— START STORED RECORDS —

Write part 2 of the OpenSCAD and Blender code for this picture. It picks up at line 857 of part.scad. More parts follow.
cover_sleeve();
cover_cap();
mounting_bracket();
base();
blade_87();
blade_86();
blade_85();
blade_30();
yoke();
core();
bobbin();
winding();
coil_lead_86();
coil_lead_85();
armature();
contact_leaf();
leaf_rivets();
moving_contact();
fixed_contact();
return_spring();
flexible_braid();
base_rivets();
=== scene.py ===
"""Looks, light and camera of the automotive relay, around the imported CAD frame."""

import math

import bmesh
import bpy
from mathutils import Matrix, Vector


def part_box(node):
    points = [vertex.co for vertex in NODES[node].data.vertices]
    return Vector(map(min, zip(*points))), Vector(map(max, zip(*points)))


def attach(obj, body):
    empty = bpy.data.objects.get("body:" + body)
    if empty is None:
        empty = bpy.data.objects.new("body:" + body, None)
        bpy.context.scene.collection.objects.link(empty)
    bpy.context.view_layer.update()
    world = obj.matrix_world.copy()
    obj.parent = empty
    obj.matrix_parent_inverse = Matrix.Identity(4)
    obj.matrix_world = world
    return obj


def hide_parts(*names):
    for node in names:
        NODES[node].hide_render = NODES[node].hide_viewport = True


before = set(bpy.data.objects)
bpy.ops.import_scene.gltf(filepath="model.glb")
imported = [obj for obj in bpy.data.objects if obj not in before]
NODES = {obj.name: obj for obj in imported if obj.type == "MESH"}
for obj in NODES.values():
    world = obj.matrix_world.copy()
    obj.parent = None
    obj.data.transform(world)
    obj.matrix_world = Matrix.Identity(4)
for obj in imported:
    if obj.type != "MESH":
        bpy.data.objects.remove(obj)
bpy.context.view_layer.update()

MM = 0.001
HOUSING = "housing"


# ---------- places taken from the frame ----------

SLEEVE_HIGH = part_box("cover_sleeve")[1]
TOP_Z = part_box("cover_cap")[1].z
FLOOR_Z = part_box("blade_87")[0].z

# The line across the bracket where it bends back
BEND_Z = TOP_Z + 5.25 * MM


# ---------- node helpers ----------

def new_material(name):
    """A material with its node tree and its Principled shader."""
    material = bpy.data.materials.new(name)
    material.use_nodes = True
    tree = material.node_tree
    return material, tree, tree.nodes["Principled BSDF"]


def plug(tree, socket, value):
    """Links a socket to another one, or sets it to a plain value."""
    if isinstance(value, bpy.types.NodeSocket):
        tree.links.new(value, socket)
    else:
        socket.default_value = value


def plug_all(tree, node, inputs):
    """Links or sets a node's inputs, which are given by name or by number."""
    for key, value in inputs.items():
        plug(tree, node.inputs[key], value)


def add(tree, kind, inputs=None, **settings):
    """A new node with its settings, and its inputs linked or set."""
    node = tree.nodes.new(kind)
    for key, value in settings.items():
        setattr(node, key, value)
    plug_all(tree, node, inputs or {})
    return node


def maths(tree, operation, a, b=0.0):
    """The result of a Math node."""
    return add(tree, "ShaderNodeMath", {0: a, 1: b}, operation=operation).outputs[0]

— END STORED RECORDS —
— START STORED RECORDS —

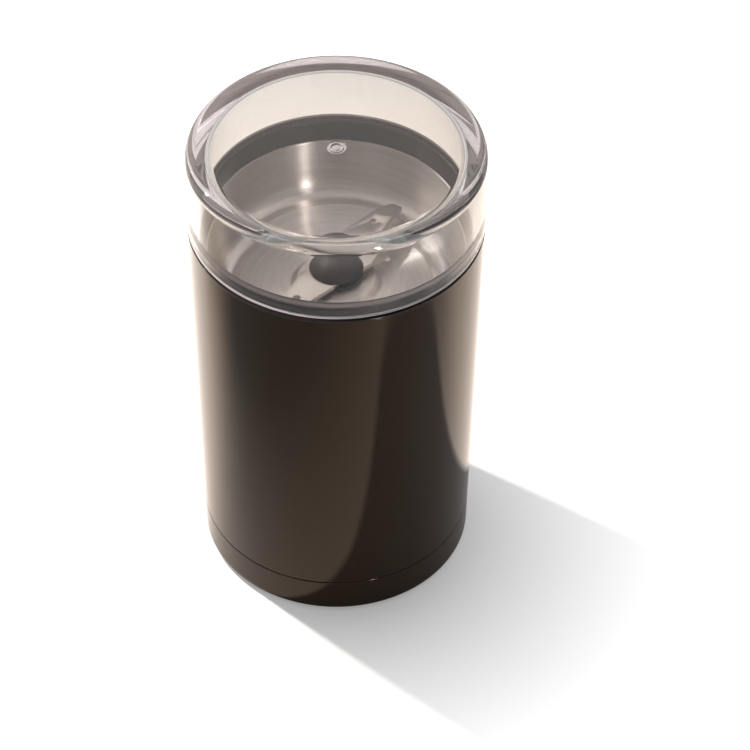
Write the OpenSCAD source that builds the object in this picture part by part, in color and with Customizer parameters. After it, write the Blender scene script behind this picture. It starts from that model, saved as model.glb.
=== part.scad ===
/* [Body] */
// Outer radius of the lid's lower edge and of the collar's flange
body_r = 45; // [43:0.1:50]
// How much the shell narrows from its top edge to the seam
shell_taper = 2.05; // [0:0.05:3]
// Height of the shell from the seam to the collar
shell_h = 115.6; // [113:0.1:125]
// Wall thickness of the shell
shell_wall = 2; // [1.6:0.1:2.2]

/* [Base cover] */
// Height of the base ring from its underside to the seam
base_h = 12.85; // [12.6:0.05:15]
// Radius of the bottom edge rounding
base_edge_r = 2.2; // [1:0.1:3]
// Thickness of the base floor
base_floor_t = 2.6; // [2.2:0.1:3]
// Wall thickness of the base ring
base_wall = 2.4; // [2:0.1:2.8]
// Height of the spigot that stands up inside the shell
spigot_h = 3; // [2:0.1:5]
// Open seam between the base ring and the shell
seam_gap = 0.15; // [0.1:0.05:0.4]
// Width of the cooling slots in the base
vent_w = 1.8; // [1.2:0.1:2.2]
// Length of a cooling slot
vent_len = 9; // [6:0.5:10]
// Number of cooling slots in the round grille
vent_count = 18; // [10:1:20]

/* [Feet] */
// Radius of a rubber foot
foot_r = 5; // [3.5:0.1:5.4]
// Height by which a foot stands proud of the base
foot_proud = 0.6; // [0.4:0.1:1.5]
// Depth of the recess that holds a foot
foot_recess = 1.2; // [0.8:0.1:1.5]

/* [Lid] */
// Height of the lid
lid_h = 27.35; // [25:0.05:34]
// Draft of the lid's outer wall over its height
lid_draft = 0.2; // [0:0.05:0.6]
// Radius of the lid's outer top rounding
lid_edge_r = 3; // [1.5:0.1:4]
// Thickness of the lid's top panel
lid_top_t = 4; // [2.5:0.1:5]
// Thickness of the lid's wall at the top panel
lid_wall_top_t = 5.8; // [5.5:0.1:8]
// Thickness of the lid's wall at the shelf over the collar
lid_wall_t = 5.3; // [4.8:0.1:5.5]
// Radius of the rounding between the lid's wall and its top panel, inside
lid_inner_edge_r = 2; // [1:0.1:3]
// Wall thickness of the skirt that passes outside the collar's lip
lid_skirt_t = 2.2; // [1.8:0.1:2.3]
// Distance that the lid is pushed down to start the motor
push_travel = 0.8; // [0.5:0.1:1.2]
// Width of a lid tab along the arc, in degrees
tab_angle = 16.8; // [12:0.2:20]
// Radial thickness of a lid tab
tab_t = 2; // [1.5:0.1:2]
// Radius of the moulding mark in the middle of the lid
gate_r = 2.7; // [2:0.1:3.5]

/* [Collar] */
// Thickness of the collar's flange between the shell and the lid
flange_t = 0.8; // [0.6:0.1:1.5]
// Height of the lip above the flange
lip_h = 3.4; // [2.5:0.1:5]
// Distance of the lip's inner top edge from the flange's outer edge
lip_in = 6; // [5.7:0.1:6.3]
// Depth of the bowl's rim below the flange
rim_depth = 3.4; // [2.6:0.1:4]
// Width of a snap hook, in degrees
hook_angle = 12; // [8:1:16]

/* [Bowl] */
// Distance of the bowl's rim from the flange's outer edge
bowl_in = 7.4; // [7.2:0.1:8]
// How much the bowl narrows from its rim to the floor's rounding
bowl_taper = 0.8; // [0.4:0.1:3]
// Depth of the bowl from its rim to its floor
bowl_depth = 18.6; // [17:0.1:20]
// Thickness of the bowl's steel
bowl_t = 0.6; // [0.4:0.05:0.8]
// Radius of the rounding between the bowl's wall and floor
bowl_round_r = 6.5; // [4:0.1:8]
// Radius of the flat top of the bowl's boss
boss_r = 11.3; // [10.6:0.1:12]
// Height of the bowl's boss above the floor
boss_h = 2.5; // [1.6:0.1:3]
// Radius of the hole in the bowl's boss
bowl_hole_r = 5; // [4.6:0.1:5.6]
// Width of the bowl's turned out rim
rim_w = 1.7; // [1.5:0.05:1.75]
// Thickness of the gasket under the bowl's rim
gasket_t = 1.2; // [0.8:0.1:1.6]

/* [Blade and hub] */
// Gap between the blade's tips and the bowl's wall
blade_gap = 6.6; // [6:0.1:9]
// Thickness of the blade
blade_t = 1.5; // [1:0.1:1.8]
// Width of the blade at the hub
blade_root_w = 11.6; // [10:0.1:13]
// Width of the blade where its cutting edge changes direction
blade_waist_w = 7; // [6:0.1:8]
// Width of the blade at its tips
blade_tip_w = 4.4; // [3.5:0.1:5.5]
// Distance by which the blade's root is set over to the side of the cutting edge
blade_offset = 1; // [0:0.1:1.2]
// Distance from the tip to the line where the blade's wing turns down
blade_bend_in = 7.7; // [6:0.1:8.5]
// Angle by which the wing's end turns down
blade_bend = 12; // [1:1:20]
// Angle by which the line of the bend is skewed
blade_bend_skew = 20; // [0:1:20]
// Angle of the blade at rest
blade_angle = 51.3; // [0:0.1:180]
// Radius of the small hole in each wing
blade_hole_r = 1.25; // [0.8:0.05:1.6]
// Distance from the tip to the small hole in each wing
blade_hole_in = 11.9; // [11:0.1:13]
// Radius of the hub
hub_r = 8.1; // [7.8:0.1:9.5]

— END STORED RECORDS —

Start at the line with "cover_cap();" and stop after the line with "NODES[node].hide_render = NODES[node].hide_viewport". Repeat exactly the lines in that range.

cover_cap();
mounting_bracket();
base();
blade_87();
blade_86();
blade_85();
blade_30();
yoke();
core();
bobbin();
winding();
coil_lead_86();
coil_lead_85();
armature();
contact_leaf();
leaf_rivets();
moving_contact();
fixed_contact();
return_spring();
flexible_braid();
base_rivets();
=== scene.py ===
"""Looks, light and camera of the automotive relay, around the imported CAD frame."""

import math

import bmesh
import bpy
from mathutils import Matrix, Vector


def part_box(node):
    points = [vertex.co for vertex in NODES[node].data.vertices]
    return Vector(map(min, zip(*points))), Vector(map(max, zip(*points)))


def attach(obj, body):
    empty = bpy.data.objects.get("body:" + body)
    if empty is None:
        empty = bpy.data.objects.new("body:" + body, None)
        bpy.context.scene.collection.objects.link(empty)
    bpy.context.view_layer.update()
    world = obj.matrix_world.copy()
    obj.parent = empty
    obj.matrix_parent_inverse = Matrix.Identity(4)
    obj.matrix_world = world
    return obj


def hide_parts(*names):
    for node in names:
        NODES[node].hide_render = NODES[node].hide_viewport = True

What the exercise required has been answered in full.